Baron Cohen’s mastery of reflecting the ugliness of phonies, frauds, and bigots back at them has always come with a fab anarchic streak, evidenced by the involvement of legendary “Seinfeld” writer Larry Charles. That subsequent “Ali G” spinoff “Bruno” and political comedy “The Dictator” hit many of the same beats was hardly a mark on the funnyman’s legacy. Although familiar, neither was lacking in substance – or jokes.
It’s telling that Baron Cohen’s legacy lives on in the form of one of TV’s best current shows, Comedy Central’s “Nathan For You.” (The show’s writer and director Nathan Fielder is obviously a Sacha Baron Cohen disciple.)
It’s this impeccable lineage that makes “The Brothers Grimsby” – Baron Cohen’s first pet project in four years – all the more deflating. It’s sporadically funny, yes, but also entirely devoid of meaning and deeply disinterested. The laughs couldn’t be further removed from the narrative (they’d fit into just about any other R-rated raunchfest) and the comedy’s undeniable mean streak isn’t aimed at anyone but the audience.
Baron Cohen stars as Nobby, a dopey English football hooligan and father of nine who’s spent the last 28 years of his life searching for his long-lost brother. When that brother, Sebastian (Mark Strong), turns up as an MI6 superspy, the two are clumsily shoehorned into a generic buddy comedy packed to the gills with spy movie clichés.
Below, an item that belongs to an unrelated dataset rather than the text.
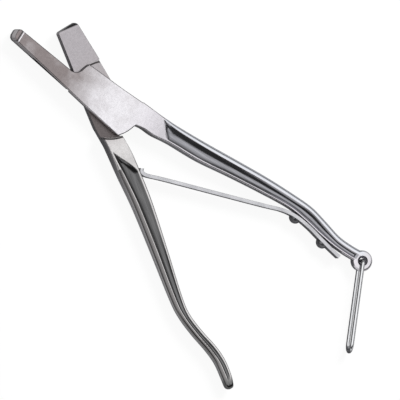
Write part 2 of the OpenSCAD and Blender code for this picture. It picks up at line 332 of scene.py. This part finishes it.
def handle_ring(x, low, high, thick, corner, outer, spoon):
    """A rounded oblong with a hollow in each flat that opens at the outer edge and spreads inwards."""
    high_r, low_r = (corner, inner_share*corner) if outer > 0 else (inner_share*corner, corner)
    top, bottom = high - rim_share*high_r, low + rim_share*low_r
    width = (top - bottom)*min(1, 1.15*ease(x, *spoon))
    middle = top - width/2 if outer > 0 else bottom + width/2
    depth = flute_d*min(1, width/5)*(1 - ease(x, flute_end - flute_fade, flute_end))
    flat = []
    for k in range(flat_n):
        y = top + (bottom - top)*k/(flat_n - 1)
        t = min(1, abs(y - middle)*2/width) if width else 1
        flat.append((y, thick/2 - depth*(1 - t*t)**1.15))
    section = (corner_arc(high - high_r, thick/2 - high_r, high_r, 0) + flat
               + corner_arc(low + low_r, thick/2 - low_r, low_r, pi/2) + [(low, 0)]
               + corner_arc(low + low_r, low_r - thick/2, low_r, pi) + [(y, -z) for y, z in reversed(flat)]
               + corner_arc(high - high_r, high_r - thick/2, high_r, 3*pi/2) + [(high, 0)])
    return [(x, y, mid_z + z) for y, z in section]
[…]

Writer-director Paul Feig did the same thing much better in last year’s “Spy,” a film that actually subverted spy movie formula. In “The Brothers Grimsby,” the comedy merely exists alongside a very ordinary action movie outline, rarely crossing paths and never working in concert.
For example, an especially gross gag involving Nobby and Sebastian hiding inside an elephant’s vagina (vaguely reminiscent of a 20 year-old gag from “Ace Ventura: When Nature Calls”) is bawdy, irreverent sketch comedy stuffed into an ostensible satire – where it absolutely doesn’t belong.
Likewise, “Harry Potter” actor Daniel Radcliffe (who was not involved in the film, as the end titles forcefully broadcast) is made the butt of an overwrought AIDS jokes that isn’t especially funny but is reminiscent of “Ted” filmmaker Seth MacFarlane’s worst tendencies.
The movie peaks early on, packing a large percentage of its best gags into one sequence and then drooping for the remainder of its humanely short 80-minute running time. As such, it’s economical in the most basic of terms, unearthing a good laugh every ten minutes or so, but considering the talent involved, it’s a gigantic disappointment.
Baron Cohen’s wife, Isla Fisher (“Wedding Crashers”), is marooned in a nothing role as Sebastian’s MI6 liaison, while Ian McShane, Rebel Wilson, and Penelope Cruz face similar fates. But these are small letdowns in the midst of some huge ones, the biggest being the dearth of chemistry between Baron Cohen and Strong.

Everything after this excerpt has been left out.